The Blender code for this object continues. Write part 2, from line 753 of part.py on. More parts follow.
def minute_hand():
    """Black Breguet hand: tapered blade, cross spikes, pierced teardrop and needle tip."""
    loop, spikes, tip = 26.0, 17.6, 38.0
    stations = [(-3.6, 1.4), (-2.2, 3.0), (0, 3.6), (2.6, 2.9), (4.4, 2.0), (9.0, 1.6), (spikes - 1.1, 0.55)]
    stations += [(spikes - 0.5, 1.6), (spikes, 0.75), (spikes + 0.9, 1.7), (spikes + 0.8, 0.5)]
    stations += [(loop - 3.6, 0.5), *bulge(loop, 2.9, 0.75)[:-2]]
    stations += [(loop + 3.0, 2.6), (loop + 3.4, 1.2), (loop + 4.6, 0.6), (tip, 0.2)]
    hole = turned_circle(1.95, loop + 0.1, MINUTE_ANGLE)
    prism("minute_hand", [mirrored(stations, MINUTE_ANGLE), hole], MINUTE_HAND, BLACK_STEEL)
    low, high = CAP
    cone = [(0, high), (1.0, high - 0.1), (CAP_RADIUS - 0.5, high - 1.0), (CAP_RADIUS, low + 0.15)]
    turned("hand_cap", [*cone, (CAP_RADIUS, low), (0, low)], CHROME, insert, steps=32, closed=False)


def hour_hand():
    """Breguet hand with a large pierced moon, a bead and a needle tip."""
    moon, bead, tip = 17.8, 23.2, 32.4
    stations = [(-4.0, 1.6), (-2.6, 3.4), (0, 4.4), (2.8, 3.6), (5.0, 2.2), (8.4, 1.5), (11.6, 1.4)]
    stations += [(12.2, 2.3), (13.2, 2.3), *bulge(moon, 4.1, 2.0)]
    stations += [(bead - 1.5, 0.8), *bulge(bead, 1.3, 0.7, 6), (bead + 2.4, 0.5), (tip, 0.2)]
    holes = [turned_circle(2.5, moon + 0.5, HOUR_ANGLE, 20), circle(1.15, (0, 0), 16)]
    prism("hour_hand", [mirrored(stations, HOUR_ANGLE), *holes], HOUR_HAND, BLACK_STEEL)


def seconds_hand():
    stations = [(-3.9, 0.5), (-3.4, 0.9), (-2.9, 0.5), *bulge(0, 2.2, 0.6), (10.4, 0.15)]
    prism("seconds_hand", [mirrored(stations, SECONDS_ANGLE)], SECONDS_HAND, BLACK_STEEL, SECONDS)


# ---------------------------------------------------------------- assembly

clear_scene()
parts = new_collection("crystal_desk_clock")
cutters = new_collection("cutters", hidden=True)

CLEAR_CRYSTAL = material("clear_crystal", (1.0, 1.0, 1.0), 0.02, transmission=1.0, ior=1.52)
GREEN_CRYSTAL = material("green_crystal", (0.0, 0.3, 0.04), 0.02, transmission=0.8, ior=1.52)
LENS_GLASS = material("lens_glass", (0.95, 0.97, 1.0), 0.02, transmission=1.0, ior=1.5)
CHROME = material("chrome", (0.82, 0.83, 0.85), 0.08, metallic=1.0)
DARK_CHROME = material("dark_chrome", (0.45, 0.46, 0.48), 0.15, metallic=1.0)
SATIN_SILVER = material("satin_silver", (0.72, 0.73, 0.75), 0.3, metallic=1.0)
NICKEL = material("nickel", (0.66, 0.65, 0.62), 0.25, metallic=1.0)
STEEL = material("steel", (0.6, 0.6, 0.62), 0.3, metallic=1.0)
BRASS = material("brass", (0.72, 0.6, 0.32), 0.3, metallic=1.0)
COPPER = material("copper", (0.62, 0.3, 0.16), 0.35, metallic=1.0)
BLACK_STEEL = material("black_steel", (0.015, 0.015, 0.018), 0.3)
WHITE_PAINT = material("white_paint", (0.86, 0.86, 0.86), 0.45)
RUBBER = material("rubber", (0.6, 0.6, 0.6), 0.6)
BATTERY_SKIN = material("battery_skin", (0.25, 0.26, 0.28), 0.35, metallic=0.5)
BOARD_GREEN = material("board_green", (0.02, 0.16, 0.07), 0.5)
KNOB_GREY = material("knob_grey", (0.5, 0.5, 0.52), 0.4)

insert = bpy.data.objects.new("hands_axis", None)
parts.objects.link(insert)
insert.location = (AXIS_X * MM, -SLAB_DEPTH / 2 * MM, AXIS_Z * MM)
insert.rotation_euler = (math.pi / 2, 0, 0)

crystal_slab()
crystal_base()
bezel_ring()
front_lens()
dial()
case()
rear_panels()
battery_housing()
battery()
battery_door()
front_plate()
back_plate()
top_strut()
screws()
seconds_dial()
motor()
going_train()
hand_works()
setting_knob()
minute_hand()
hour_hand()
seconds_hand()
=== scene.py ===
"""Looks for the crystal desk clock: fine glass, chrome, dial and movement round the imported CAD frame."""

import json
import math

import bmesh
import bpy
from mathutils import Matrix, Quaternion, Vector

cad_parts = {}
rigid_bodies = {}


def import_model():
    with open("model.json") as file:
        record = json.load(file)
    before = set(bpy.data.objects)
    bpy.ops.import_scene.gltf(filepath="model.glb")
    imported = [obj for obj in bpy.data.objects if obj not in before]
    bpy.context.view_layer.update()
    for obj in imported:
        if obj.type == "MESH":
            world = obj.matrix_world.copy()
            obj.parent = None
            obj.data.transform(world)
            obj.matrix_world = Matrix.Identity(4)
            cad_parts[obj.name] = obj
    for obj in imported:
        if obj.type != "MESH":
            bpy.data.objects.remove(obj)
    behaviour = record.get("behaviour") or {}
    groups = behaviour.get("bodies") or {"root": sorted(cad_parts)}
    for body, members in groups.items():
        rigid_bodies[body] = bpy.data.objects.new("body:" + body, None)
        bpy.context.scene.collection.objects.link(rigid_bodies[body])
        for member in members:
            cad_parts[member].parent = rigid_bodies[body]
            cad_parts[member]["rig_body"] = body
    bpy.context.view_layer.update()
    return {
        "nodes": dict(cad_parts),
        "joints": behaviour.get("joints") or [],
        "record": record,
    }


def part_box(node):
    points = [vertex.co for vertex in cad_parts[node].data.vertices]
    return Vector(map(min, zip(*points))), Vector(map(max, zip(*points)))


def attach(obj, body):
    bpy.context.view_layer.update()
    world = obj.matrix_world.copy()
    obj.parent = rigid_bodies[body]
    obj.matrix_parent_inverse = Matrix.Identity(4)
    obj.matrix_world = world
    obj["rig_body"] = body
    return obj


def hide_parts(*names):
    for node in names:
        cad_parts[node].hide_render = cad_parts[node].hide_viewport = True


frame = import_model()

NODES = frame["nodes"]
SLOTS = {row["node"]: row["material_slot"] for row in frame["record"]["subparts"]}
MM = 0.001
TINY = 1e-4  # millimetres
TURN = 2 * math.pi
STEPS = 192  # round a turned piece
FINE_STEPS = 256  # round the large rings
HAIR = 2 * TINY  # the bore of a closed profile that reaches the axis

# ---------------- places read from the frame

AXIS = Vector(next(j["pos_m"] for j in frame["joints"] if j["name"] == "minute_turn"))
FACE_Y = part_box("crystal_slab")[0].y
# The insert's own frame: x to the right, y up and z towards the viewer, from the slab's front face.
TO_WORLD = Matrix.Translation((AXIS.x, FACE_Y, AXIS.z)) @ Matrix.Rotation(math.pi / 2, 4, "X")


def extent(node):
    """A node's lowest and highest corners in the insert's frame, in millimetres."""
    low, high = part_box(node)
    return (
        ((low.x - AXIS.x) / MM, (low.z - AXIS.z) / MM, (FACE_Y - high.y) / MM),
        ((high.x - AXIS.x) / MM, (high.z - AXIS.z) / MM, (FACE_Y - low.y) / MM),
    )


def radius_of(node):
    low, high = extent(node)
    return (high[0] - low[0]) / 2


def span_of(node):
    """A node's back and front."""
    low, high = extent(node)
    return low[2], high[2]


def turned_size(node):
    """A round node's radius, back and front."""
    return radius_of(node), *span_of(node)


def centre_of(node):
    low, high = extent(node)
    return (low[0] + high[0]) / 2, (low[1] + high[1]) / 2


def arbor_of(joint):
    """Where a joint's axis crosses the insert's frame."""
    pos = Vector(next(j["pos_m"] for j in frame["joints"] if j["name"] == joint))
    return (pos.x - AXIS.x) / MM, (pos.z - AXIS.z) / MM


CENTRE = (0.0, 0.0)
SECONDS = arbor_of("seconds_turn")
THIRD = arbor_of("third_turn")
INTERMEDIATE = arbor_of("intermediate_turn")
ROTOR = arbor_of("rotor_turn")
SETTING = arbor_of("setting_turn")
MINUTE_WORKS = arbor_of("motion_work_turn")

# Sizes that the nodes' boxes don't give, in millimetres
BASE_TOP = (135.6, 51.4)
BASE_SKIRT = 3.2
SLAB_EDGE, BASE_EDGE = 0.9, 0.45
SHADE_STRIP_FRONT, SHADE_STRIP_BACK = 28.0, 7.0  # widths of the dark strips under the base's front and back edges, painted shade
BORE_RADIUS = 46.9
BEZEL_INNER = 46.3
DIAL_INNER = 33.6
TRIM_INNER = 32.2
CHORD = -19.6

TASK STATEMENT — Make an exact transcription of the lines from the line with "crystal_slab()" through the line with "obj.parent = None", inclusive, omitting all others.

EXERCISE RESPONSE —
crystal_slab()
crystal_base()
bezel_ring()
front_lens()
dial()
case()
rear_panels()
battery_housing()
battery()
battery_door()
front_plate()
back_plate()
top_strut()
screws()
seconds_dial()
motor()
going_train()
hand_works()
setting_knob()
minute_hand()
hour_hand()
seconds_hand()
=== scene.py ===
"""Looks for the crystal desk clock: fine glass, chrome, dial and movement round the imported CAD frame."""

import json
import math

import bmesh
import bpy
from mathutils import Matrix, Quaternion, Vector

cad_parts = {}
rigid_bodies = {}


def import_model():
    with open("model.json") as file:
        record = json.load(file)
    before = set(bpy.data.objects)
    bpy.ops.import_scene.gltf(filepath="model.glb")
    imported = [obj for obj in bpy.data.objects if obj not in before]
    bpy.context.view_layer.update()
    for obj in imported:
        if obj.type == "MESH":
            world = obj.matrix_world.copy()
            obj.parent = None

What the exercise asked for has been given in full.